No sábado, equipes da secretaria de cultura local desmontavam parte do que tinha começado a se montar no local para o evento.
Para intelectuais, historiadores e habitantes da cidade, aos poucos, atos como esse vão minando o sentimento de valor histórico e pertencimento da cidade. “Antigamente era uma festa grande, vinham todas as autoridades, aviões sobrevoavam o local”, relembra Edilson Araújo, professor e comunicador de Campo Maior.
“O que eu questiono também é que falamos ‘os heróis da batalha’, mas cadê os caras? Cadê no nome da rua? São heróis anônimos”, critica o professor de Letras. Ele também atribui o apagamento da história ao ensino cada vez reduzido da história do Piauí na educação básica. “Ainda tem muita falha”, critica. “Era uma terra de gado, uma terra rica“, prossegue. “A gente participou de uma coisa para defender a nossa liberdade”.
Nos olhos da nova geração
Na tarde de sábado, 12 de março, no monumento Heróis do Jenipapo, além das pessoas que trabalhavam em sua reforma, um casal passeava entre os túmulos de combatentes mostrando tudo a uma garotinha de cabelos longos e escuros. Do alto dos seus cinco anos, Isabele Carvalho pediu aos pais para conhecer o local onde ocorreu a Batalha mais famosa ocorrida na cidade onde nasceu.
Ao lado dos pais, Isabele escutava atenta a conversa da nossa equipe de reportagem com o guardião do monumento, Antônio Miranda. “Ela teve aula disso essa semana na escola e ficou muito impressionada”, disse a mãe Silmara Sousa. “Resolvemos trazê-la depois dela insistir e assistir a uns 5 vídeos seguidos sobre o assunto, no Youtube”, completou o pai.

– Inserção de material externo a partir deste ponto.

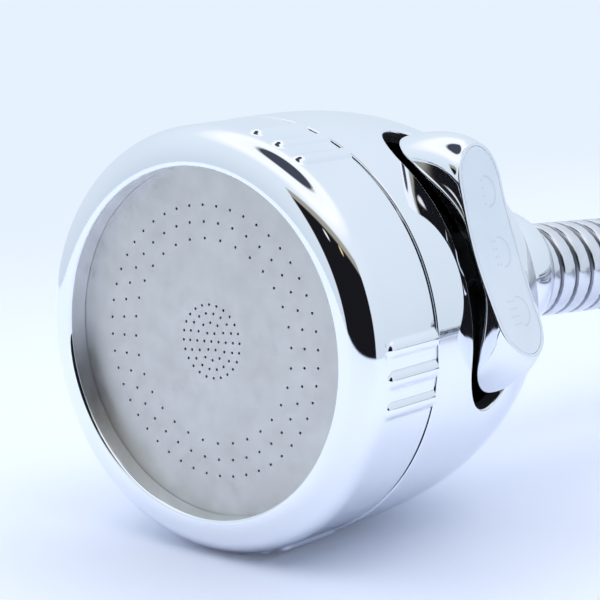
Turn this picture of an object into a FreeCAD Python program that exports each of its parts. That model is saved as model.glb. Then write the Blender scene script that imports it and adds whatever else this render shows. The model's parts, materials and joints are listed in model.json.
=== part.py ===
import FreeCAD, Part
import math
import os

# Hand-held bath spray head on a banded steel hose, in millimetres.
# The head lies on its side: its axis runs along Y, from the spray plate at the front to the hose.
# Outlines are given as (radius, place along the axis) and turned about the Y axis.

V = FreeCAD.Vector
AXIS = V(0, 1, 0)
ORIGIN = V(0, 0, 0)

# Fits
running = 0.05
loose = 0.25

# Body shell: a short cylinder, a dome and a neck
shell_radius = 27.4
shell_wall = 1.8
dome_start = 15.0
dome_length = 36.5
dome_power = 2.5
neck_radius = 9.6
neck_wall = 0.9
neck_bore = neck_radius - neck_wall
neck_end = dome_start + dome_length + 0.7

# Core inside the shell, and its bore
core_clearance = 0.15
thread_step = 0.35
core_wall = 2.5
core_front = 1.7
core_radius = shell_radius - shell_wall - core_clearance
thread_radius = core_radius - thread_step
core_bore = thread_radius - core_wall

# Spray plate and its holes
plate_ledge = 1.3
plate_radius = core_bore + plate_ledge
plate_thickness = 0.5
plate_view_margin = 1.6
plate_view_radius = plate_radius - plate_view_margin
hole_radius = 0.18
ring_holes = {17.3: 48, 15.2: 40, 13.1: 32}
ring_phase = 4.25
centre_rings = {0.0: 1, 1.2: 6, 2.4: 12, 3.6: 18, 4.7: 24}

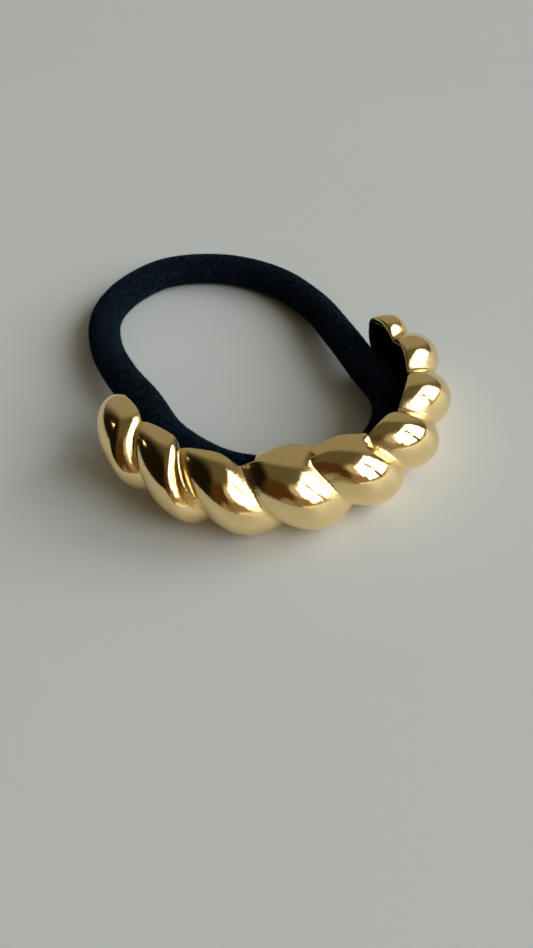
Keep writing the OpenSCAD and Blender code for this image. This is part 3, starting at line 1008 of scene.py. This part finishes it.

Apesar de ter sempre residido em Campo Maior, era a primeira vez da família visitando o monumento. “Na minha época também tinha aula sobre isso no colégio, e a festa ajudava a manter a tradição, o sentimento de que nós, campomaiorenses, lutamos pela independência”, seguiu contando. “Isabele não viveu isso, mas ficou tão entusiasmada quanto eu, quando havia o festejo”.